Таким образом, в византийско-православном искусстве все время происходит столкновение внутри образа-канона, когда образ (изобразительный в иконописи, объемный в архитектуре, интонационный в песнопениях), отражающий нечто реальное, совмещается с ирреальной религиозной идеей. Это создает своеобразие и восприятия такого образа, когда у воспринимающего возникает внутренне антиномическое состояние борьбы между восприятием реального образа и ирреальной идеи.

Здесь, как говорилось выше, канонизированный образ выступает не столько как источник информации, сколько как ее возбудитель, как организатор субъективного, личностно проецируемого на общее религиозный канон.

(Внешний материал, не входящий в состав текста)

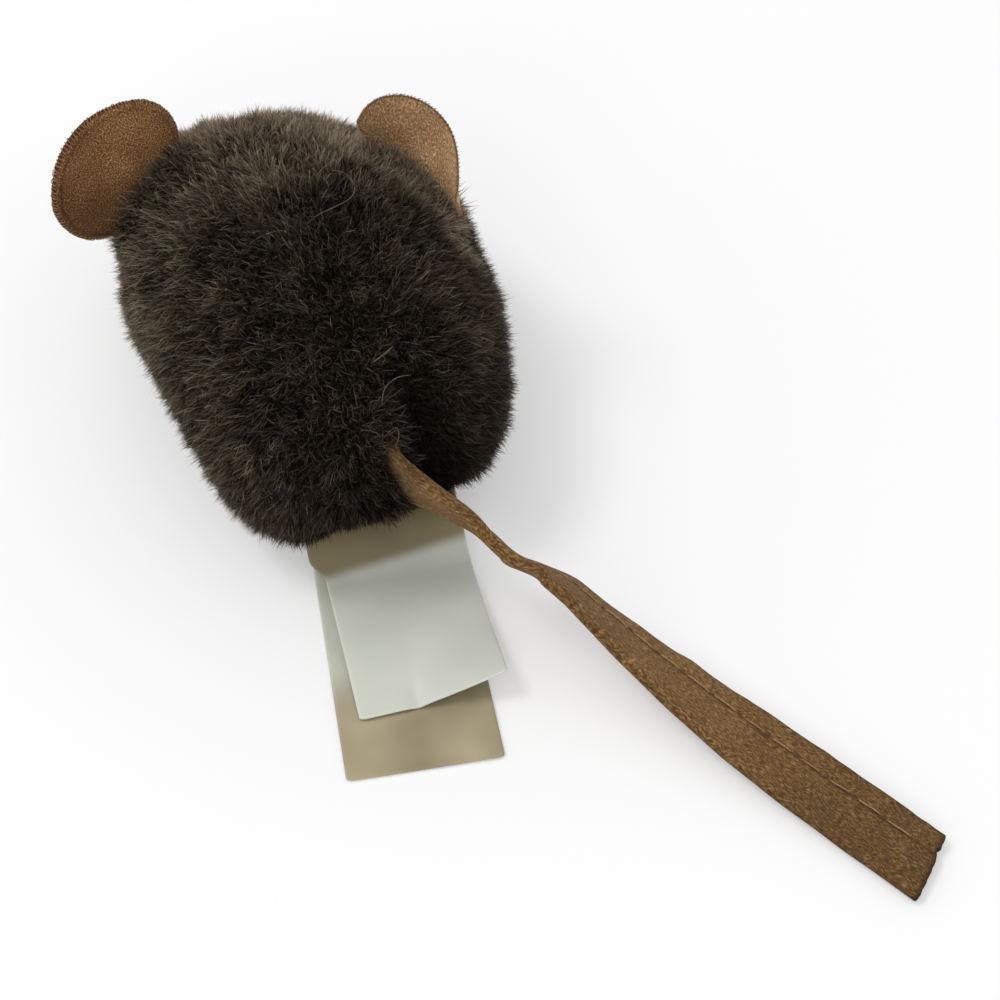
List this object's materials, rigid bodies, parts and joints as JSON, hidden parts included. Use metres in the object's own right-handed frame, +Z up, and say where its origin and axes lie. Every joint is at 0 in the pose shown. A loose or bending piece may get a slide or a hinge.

Все же и в этом искусстве материальное, реальное превалирует, доминирует над иллюзорным, иначе оно перестало бы быть искусством. На это указывает Л. Ф. Жегин, когда говорит о том, что утверждение об имматериальности средневекового изобразительного искусства неверно. В этом искусстве материальность особого порядка. ...О материальности свидетельствует энергичный обобщенный контур... и сильный, контрастирующий цвет... Формы как бы сливаются с изобразительной плоскостью, воспринимаются с нею как нечто единое, а потому ощутимо материальны. В древнем искусстве превалирует материя над пространством.

Вместе с тем в иконах обнаруживается и стремление материализовать время, передать временные состояния. Так, например, в иконах Богоматери троеручицы третья рука передает движение богоматери, ловящей падающего младенца; а непараллельно поставленные глаза в древней иконе Спас Ярое Око должны передать движение головы. Существует огромное количество древних икон (особенно новгородских и псковских), изображающих усекновение головы Иоанна Предтечи, когда в одном изображении запечатлены два временных момента; голова Иоанна изображена в одной композиции не отсеченной и уже отсеченной. Эти приемы свидетельствуют не столько о наивности живописного иконографического канона, сколько о стремлении наиболее реально, зримо передать временное бытие мира.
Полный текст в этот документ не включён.